C.H.
Hi L., I'm not a lawyer and am only relating what happened to my daughter. She was ticketed for running a red light at an intersection that has no traffic signal--only a stop sign which she stopped at. Second, it was dated and timed when she could prove that she was at work on that date and time. She went to the hearing with documentation and pics of the intersection w/ no traffic light and work schedule proving she was at work. The officer in question asked for a continuance which means that the judge didn't dismiss it even with her evidence as proof. DD secured a lawyer who represented her in her following court appearance and then the judge dismissed charges. As I understand it, if the ticketing officer does not appear at the hearing, the judge is allowed to dismiss since you have documentation, but if the officer requests a continuance, even with your documentation, it's still your obligation to attend the 2nd hearing or be ticketed for failure to appear.

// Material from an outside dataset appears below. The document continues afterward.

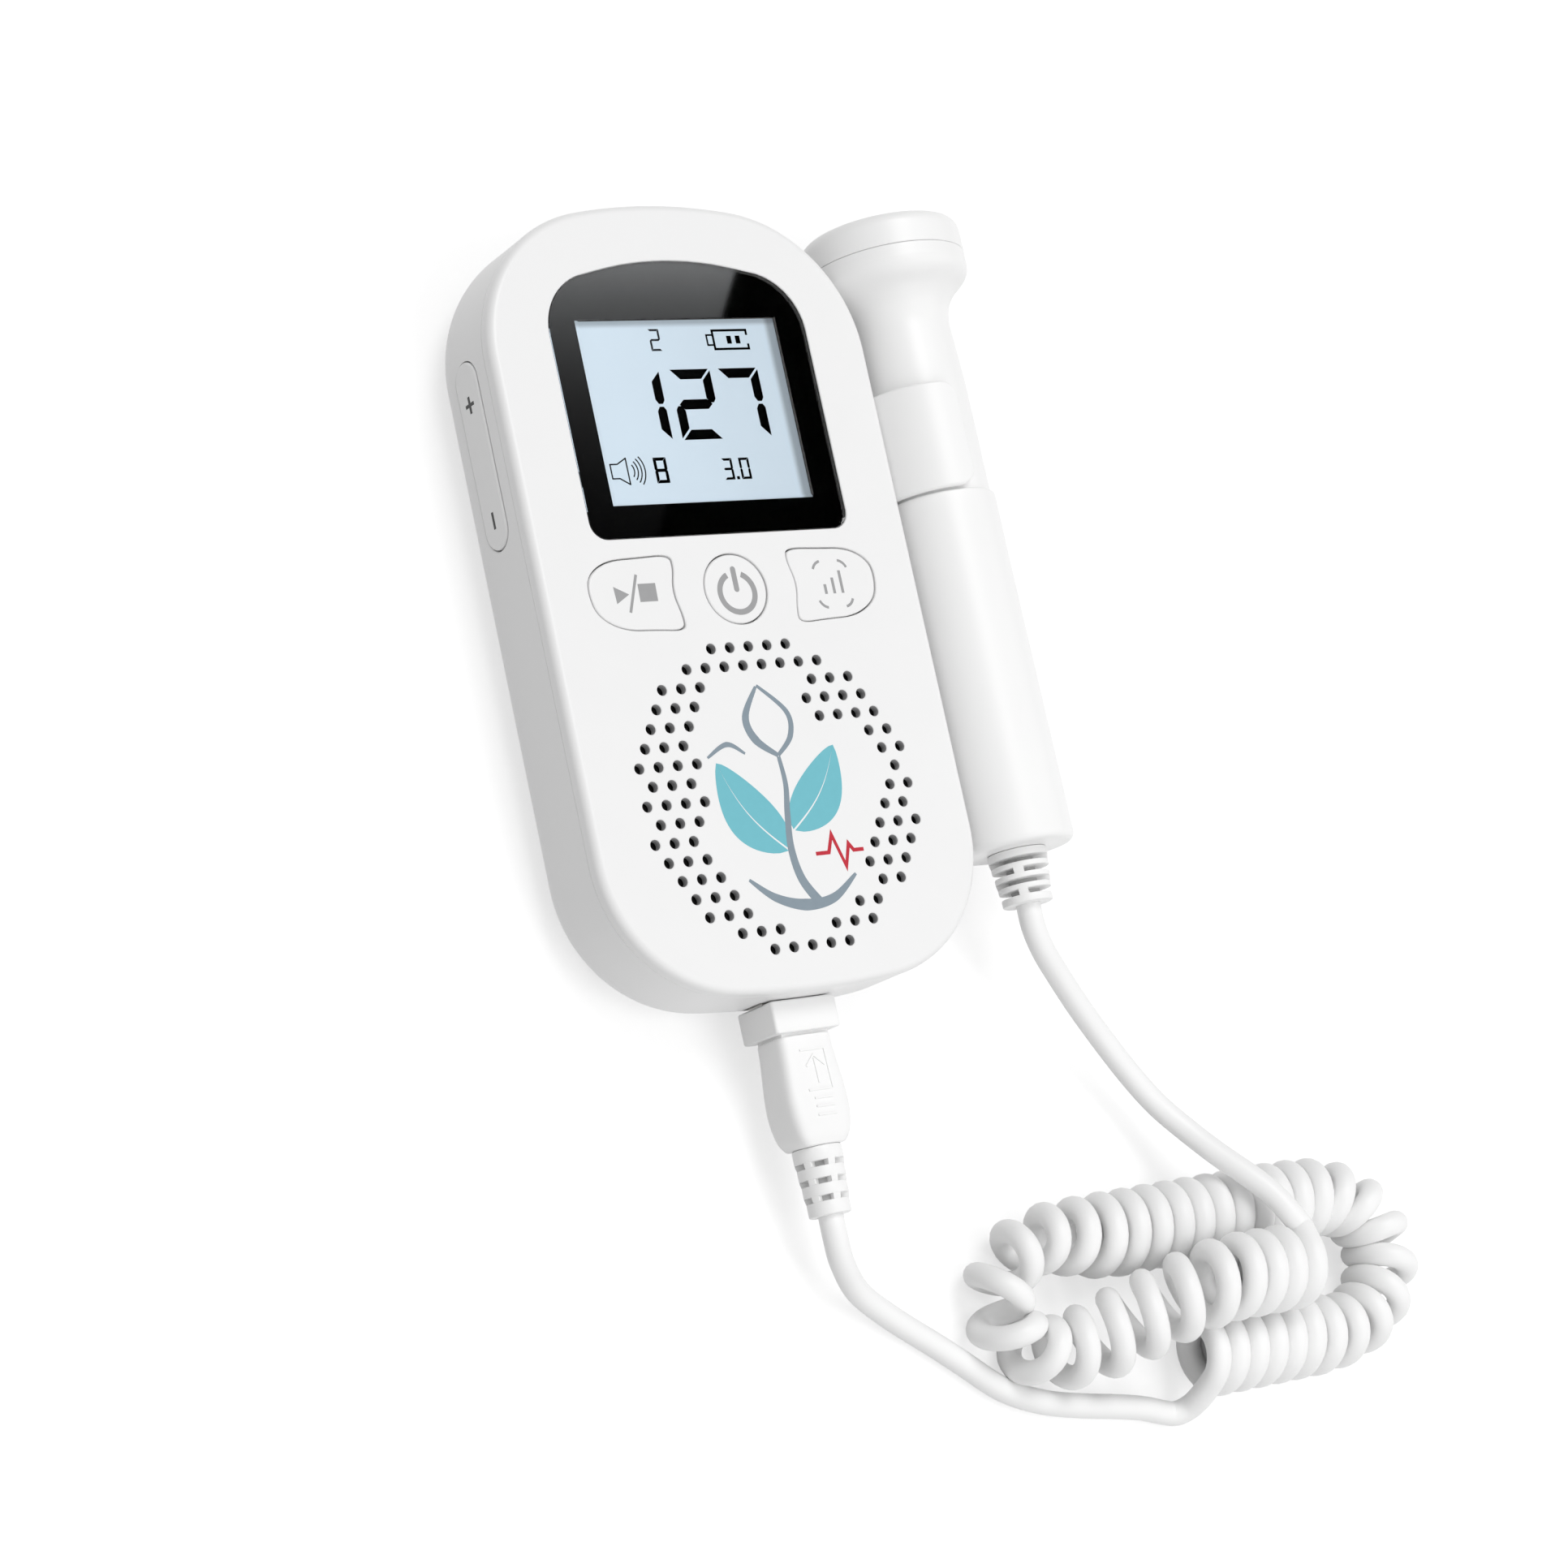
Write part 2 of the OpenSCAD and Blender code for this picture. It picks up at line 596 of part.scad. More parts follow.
// smooth curve through points: n steps between each pair
function spline_at(p, k, t) = let (
    a = p[max(k - 1, 0)], b = p[k], c = p[k + 1], d = p[min(k + 2, len(p) - 1)])
  0.5 * ((2 * b) + (c - a) * t + (2 * a - 5 * b + 4 * c - d) * t * t
    + (3 * b - a - 3 * c + d) * t * t * t);
function spline(p, n) = concat(
  [for (k = [0:len(p) - 2]) for (i = [0:n - 1]) spline_at(p, k, i / n)], [p[len(p) - 1]]);
function tangents(q) = [for (i = [0:len(q) - 1])
  unit(q[min(i + 1, len(q) - 1)] - q[max(i - 1, 0)])];

// rings of m points with radius r around the points q; side gives each ring's first direction
function tube_rings(q, t, side, r, m) = [for (i = [0:len(q) - 1]) let (
    e = unit(side[i] - (side[i] * t[i]) * t[i]), f = cross(t[i], e))
  [for (j = [0:m - 1]) q[i] + r * (cos(360 * j / m) * e + sin(360 * j / m) * f)]];

// probe's cord: out of the relief, down to the table, up over the curls, to their end
probe_pts = [[48.8, -57.9, 18], [48.8, -62, 18], [50.6, -66.2, 16.9], [54.2, -70.6, 14.8],
  [58.2, -75.2, 12.6], [62, -79.6, 10.9], [66, -84.6, 9.6], [69.8, -89.8, 9],
  [73.4, -95, 9.4], [76.8, -100, 11.2], [79.8, -105, 14], [82.8, -109.6, 17],
  [85.4, -113.8, 19.4], [87.1, -117.6, 20.9]];
// plug's cord: out of the relief, down to the table, along it to the first curl
plug_pts = [[0, -104.6, 11.2], [0, -108.6, 11.2], [1.6, -112.6, 9.2], [6, -117.4, 5.4],
  [12.4, -122, 3], [19.4, -127, 2.1], [26, -132.3, 2], [32.6, -137.6, 2], [40, -141, 2],
  [48, -143, 2], [55, -144.3, 2], [60.5, -145.5, 2], [65, -147, 2],
  [67.4, -147.6, 2.6], [69.3, -147, 4.3]];

// line that the curls follow: front run, right bend, back run, left bend, and a last run that
// climbs from the table to lie on top of the other two
curl_z = curl_r + cord_d / 2 + 0.1;
yf = -138.8;
yb = -115.4;
ym = (yf + yb) / 2;
top_z = curl_z + sqrt(pow(2 * curl_r + cord_d + 0.8, 2) - pow((yb - yf) / 2, 2));
axis_pts = [[70.6, yf, curl_z], [78, yf, curl_z], [85, yf, curl_z], [92, yf, curl_z],
  [99, yf + 0.1, curl_z], [106.6, -137.2, curl_z], [112.8, -132.8, curl_z],
  [115.2, -126.6, curl_z], [112.8, -120.4, curl_z], [106.6, -116.4, curl_z], [98, yb, curl_z],
  [90, yb, curl_z], [80, yb, curl_z], [70, yb, curl_z], [60, yb, curl_z], [51, yb, curl_z],
  [42.6, -115.9, curl_z], [35.4, -118.9, curl_z], [31.9, -125, curl_z],
  [34.8, -131.2, curl_z], [42, -133.6, curl_z + 0.6], [50.4, -132.4, curl_z + 3.4],
  [58.6, -129.9, top_z - 3.4], [66.4, -127.9, top_z - 0.5], [73, ym, top_z], [80, ym, top_z],
  [100, ym, top_z]];
axis_q = spline(axis_pts, 8);
axis_s = [for (i = 0, s = 0; i < len(axis_q);
  s = s + norm(axis_q[min(i + 1, len(axis_q) - 1)] - axis_q[i]), i = i + 1) s];
function axis_at(s) = [for (k = [0:2])
  lookup(s, [for (i = [0:len(axis_q) - 1]) [axis_s[i], axis_q[i][k]]])];
function axis_dir(s) = unit(axis_at(s + 1.5) - axis_at(s - 1.5));
// distance between neighbouring curls along that line, and how much the curls are squeezed
// sideways where the line bends
pitch_s = [0, 20, 36, 57, 68, 84, 96, 110, 124, 132, 157, 166, 180, 190, 197, 400];
pitch_v = [4.3, 4.3, 7.6, 7.6, 5.8, 4.4, 4.6, 5.2, 5.8, 9.8, 9, 7.4, 6.8, 5.9, 4.4, 4.3];
squeeze_s = [0, 26, 38, 60, 74, 120, 132, 156, 170, 400];
squeeze_v = [1, 1, 0.72, 0.72, 1, 1, 0.7, 0.7, 1, 1];
function along(s, at, v) = lookup(s, [for (i = [0:len(at) - 1]) [at[i], v[i]]]);
function pitch_at(s) = along(s, pitch_s, pitch_v);
per_curl = 8;
curls_n = 282;
curl_s = [for (i = 0, s = 0; i <= curls_n; s = s + pitch_at(s) / per_curl, i = i + 1) s];
function curl_out(i, s) = let (a = 150 - 360 * i / per_curl, w = axis_dir(s),
    side = unit(cross([0, 0, 1], w)))
  cos(a) * along(s, squeeze_s, squeeze_v) * side + sin(a) * cross(w, side);
function curl_pt(i, s) = axis_at(s) + curl_r * curl_out(i, s);
function curl_dir(i, s) = let (d = 0.1 * pitch_at(s) / per_curl)
  unit(curl_pt(i + 0.1, s + d) - curl_pt(i - 0.1, s - d));
// the rings, with one more at each end, a cord's thickness straight on
function ends(v) = concat([v[0]], v, [v[curls_n]]);
curl_t = ends([for (i = [0:curls_n]) curl_dir(i, curl_s[i])]);
curl_side = ends([for (i = [0:curls_n]) curl_out(i, curl_s[i])]);
curl_on = ends([for (i = [0:curls_n]) curl_pt(i, curl_s[i])]);
last = curls_n + 2;
curl_q = [for (i = [0:last]) curl_on[i]
  + (i == 0 ? -cord_d : i == last ? cord_d : 0) * curl_t[i]];
// least gap between the curls, from each point to every point over half a curl on
function least_gap(q) = min([for (i = [0:len(q) - 6]) for (j = [i + 5:len(q) - 1])
  norm(q[i] - q[j])]) - cord_d;

module curly_cord() placed() {
  echo(least_gap_mm = least_gap(curl_q));
  color("white") skin(tube_rings(curl_q, curl_t, curl_side, cord_d / 2, 6));
}

// straight cords end on the curls' first and last rings, in their direction
plug_line = spline(concat(plug_pts, [curl_q[0]]), 2);
probe_line = spline(concat(probe_pts, [curl_q[last]]), 2);
module straight_cord(q, end_t, side) {
  t = tangents(q);
  color("white") skin(tube_rings(q, [for (i = [0:len(q) - 1]) i < len(q) - 1 ? t[i] : end_t],
    [for (p = q) side], cord_d / 2, 8));
}
module plug_cord() placed() {
  straight_cord(plug_line, curl_t[0], [-0.4, 1, 0.1]);
}
module probe_cord() placed() {
  straight_cord(probe_line, -curl_t[last], [1, 0.4, 0.1]);
}

back_cover();
front_cover();
grille_cloth();
lens_mask();
display_lens();
lcd_glass();
lcd_backlight();
lcd_pins();
main_board();
button_switches();
board_parts();
play_stop_button();
power_button();
mode_button();
volume_rocker();
rocker_pin();
volume_switches();
side_board();
speaker_gasket();
speaker_frame();
speaker_cone();
speaker_magnet();
battery_cells();
battery_contacts();
battery_door();
case_screws();
board_screws();
socket_board();
plug_socket();
probe_clip();
probe_shell_front();
probe_shell_back();
probe_cap();
probe_face();
crystal_holder();
crystals();
probe_board();
probe_relief();
plug_shell();
plug_insert();
plug_collar();
plug_grip();
plug_relief();
probe_cord();
curly_cord();
plug_cord();
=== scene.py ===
"""Looks of the heart-sound listener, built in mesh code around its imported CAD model."""

import math

import bmesh
import bpy
from mathutils import Matrix, Vector

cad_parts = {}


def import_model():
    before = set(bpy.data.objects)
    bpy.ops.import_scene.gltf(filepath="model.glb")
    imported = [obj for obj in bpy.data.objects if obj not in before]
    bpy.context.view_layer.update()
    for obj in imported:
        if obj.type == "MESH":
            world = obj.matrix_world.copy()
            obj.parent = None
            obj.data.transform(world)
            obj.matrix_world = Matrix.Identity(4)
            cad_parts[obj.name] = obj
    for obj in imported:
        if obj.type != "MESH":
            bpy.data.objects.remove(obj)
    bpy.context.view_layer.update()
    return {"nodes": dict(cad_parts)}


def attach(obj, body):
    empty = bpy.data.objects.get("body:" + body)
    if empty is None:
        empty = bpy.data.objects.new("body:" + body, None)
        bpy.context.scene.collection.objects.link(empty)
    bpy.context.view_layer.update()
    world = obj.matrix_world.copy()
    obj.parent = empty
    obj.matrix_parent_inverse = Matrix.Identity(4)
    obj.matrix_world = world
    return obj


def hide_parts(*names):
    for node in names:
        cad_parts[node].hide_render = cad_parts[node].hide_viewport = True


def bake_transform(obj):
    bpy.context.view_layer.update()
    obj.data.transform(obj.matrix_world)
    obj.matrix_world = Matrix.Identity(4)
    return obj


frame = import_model()

MM = 0.001
UP = 35.7   # part.scad measures y from the power button, the frame from the grille's middle


# ---------------------------------------------------------------- camera
def make_camera():
    """The photograph's camera, solved from the lattice of grille holes and the outline."""
    data = bpy.data.cameras.new("camera")
    data.lens = 91.77
    data.sensor_width = 36
    data.clip_start, data.clip_end = 0.01, 50
    cam = bpy.data.objects.new("camera", data)
    bpy.context.scene.collection.objects.link(cam)
    right = Vector((0.8307, -0.2084, 0.5163)).normalized()
    forward = Vector((0.5512, 0.1775, -0.8153)).normalized()
    up = right.cross(forward).normalized()
    right = forward.cross(up)
    turn = Matrix((right, up, -forward)).transposed().to_4x4()
    cam.matrix_world = Matrix.Translation(Vector((-0.3637, -0.1158, 0.5626))) @ turn
    bpy.context.scene.camera = cam


make_camera()
bpy.context.scene.view_settings.view_transform = "Standard"


# ---------------------------------------------------------------- shader nodes
def principled(name):
    m = bpy.data.materials.new(name)
    m.use_nodes = True
    return m, m.node_tree, m.node_tree.nodes["Principled BSDF"]


def object_space(nt):
    return nt.nodes.new("ShaderNodeTexCoord").outputs["Object"]


def coordinates(nt):
    """X, Y and Z in object space, in metres."""
    parts = nt.nodes.new("ShaderNodeSeparateXYZ")
    nt.links.new(object_space(nt), parts.inputs[0])
    return parts.outputs


def noise(nt, where, scale, detail):
    node = nt.nodes.new("ShaderNodeTexNoise")
    node.inputs["Scale"].default_value = scale
    node.inputs["Detail"].default_value = detail
    nt.links.new(where, node.inputs["Vector"])
    return node.outputs["Fac"]


def calc(nt, operation, a, b=None):
    """Math node; each input is a number or another node's output."""
    node = nt.nodes.new("ShaderNodeMath")
    node.operation = operation
    for socket, value in zip(node.inputs, (a, b)):
        if isinstance(value, (int, float)):
            socket.default_value = value
        elif value is not None:
            nt.links.new(value, socket)
    return node.outputs[0]


def remap(nt, value, source=(0, 1), target=(0, 1), smooth=False):
    """Map Range node from the source range to the target range."""
    node = nt.nodes.new("ShaderNodeMapRange")
    if smooth:
        node.interpolation_type = "SMOOTHSTEP"
    for key, end in zip(("From Min", "From Max", "To Min", "To Max"), (*source, *target)):
        node.inputs[key].default_value = end
    nt.links.new(value, node.inputs["Value"])
    return node.outputs["Result"]


def seen_by(nt, *rays):
    """1 for the named kinds of ray, 0 for the others."""
    path = nt.nodes.new("ShaderNodeLightPath")
    level = path.outputs[rays[0]]
    for ray in rays[1:]:
        level = calc(nt, "MAXIMUM", level, path.outputs[ray])
    return level


# ---------------------------------------------------------------- materials
MIX_A, MIX_B, MIX_RESULT = 6, 7, 2   # colour sockets of a Mix node


def stuff(name, color, rough, vary=0.03, scale=300, grain=0.0, grain_scale=3500, **sockets):
    """Principled material: colour and roughness drift with a slow noise, bump has a fine grain."""
    m, nt, shader = principled(name)
    where = object_space(nt)
    slow = noise(nt, where, scale, 3)
    tint = nt.nodes.new("ShaderNodeMix")
    tint.data_type = "RGBA"
    tint.inputs[MIX_A].default_value = (*[c * (1 - vary) for c in color], 1)
    tint.inputs[MIX_B].default_value = (*[min(1, c * (1 + vary)) for c in color], 1)
    nt.links.new(slow, tint.inputs[0])
    nt.links.new(tint.outputs[MIX_RESULT], shader.inputs["Base Color"])
    drift = remap(nt, slow, target=(rough * 0.85, min(1, rough * 1.15)))
    nt.links.new(drift, shader.inputs["Roughness"])
    if grain:
        bump = nt.nodes.new("ShaderNodeBump")
        bump.inputs["Strength"].default_value = grain
        bump.inputs["Distance"].default_value = 0.0001
        nt.links.new(noise(nt, where, grain_scale, 2), bump.inputs["Height"])
        nt.links.new(bump.outputs["Normal"], shader.inputs["Normal"])
    for key, value in sockets.items():
        shader.inputs[key.replace("_", " ")].default_value = value
    return m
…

I understand real people make mistakes, but this is ridiculous IMO.
Additionally, keep the record of dismissal in a file where you can access it easily. In another case, a young man was jailed in another county for charges which were dismissed 9 YEARS previously because the updated info was not logged in a different county. It was a several day and much money spent for nothing to have information updated in a different county. Costly human error.
I am thankful to have peace officers and emergency personnel available to me. Just keep records to protect yourself from mistakes. HTH, C.